The same broad pattern of higher poverty in the east persisted, but there are now many fewer neighbourhoods with exceptionally high rates in inner London.The trends can be brought out by mapping the change for larger sectors arranged by distance from the city centre. Poverty rates fell fastest in central London, and, in detail, fell the most in those neighbourhoods which were the most deprived in 2001. At the same time, poverty rates rose in much of Outer London, especially in the eastern suburbs. By several measures of difference or polarisation, the income-poor became less segregated; the poorest neighbourhoods became steadily less extreme relative to the city average.We know that income inequality, as measured for example, by wages, rose in London. The gap between the highest incomes and the rest is growing the fastest. In light of this, the suburbanisation and diffusion of poverty might thus seem a surprising finding. How might it be explained, and does it matter anyway?

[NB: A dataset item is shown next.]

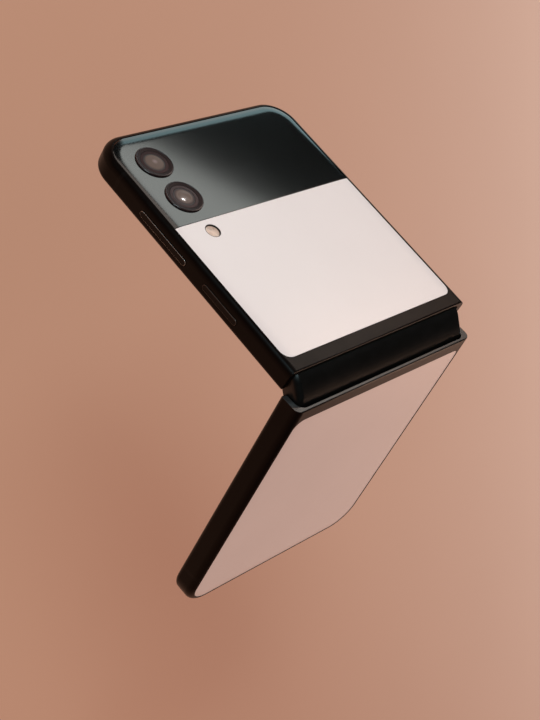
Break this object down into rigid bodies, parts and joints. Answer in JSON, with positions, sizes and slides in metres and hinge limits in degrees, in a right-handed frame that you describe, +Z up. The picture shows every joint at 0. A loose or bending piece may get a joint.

One part of the story is the privatisation of housing welfare during the 2000s. At the beginning of the decade, around 90% of households in subsidised housing were rented directly from a council or housing association. Over the 2000s, there was a net loss of around 25,000 social housing units, almost all in Inner London. The largest part of these losses were due to the Right-to-Buy; several thousand dwellings were also demolished. These losses, and the additional housing need arising from a growing population and static poverty rates were met by publicly subsidised renting from private landlords. The number of Housing Benefit claimants in private rented housing rose from 100,000 in 2002 to 250,000 in 2010. The numbers rose fastest in Outer London, where market rents are lower.
Thus, there are now fewer low-income households renting in the inner city on council estates, and more living in private rented housing in a wider range of neighbourhoods. We might read this as the state-sanctioned break-up of urban working-class communities. Or we could see the introduction of market-based choice in housing as enabling subsidised poor households to make the same moves that households with means have long made in London. There are long-established patterns of outward migration made by families with young children; the privatisation of housing welfare enabled some poor households to follow a similar path.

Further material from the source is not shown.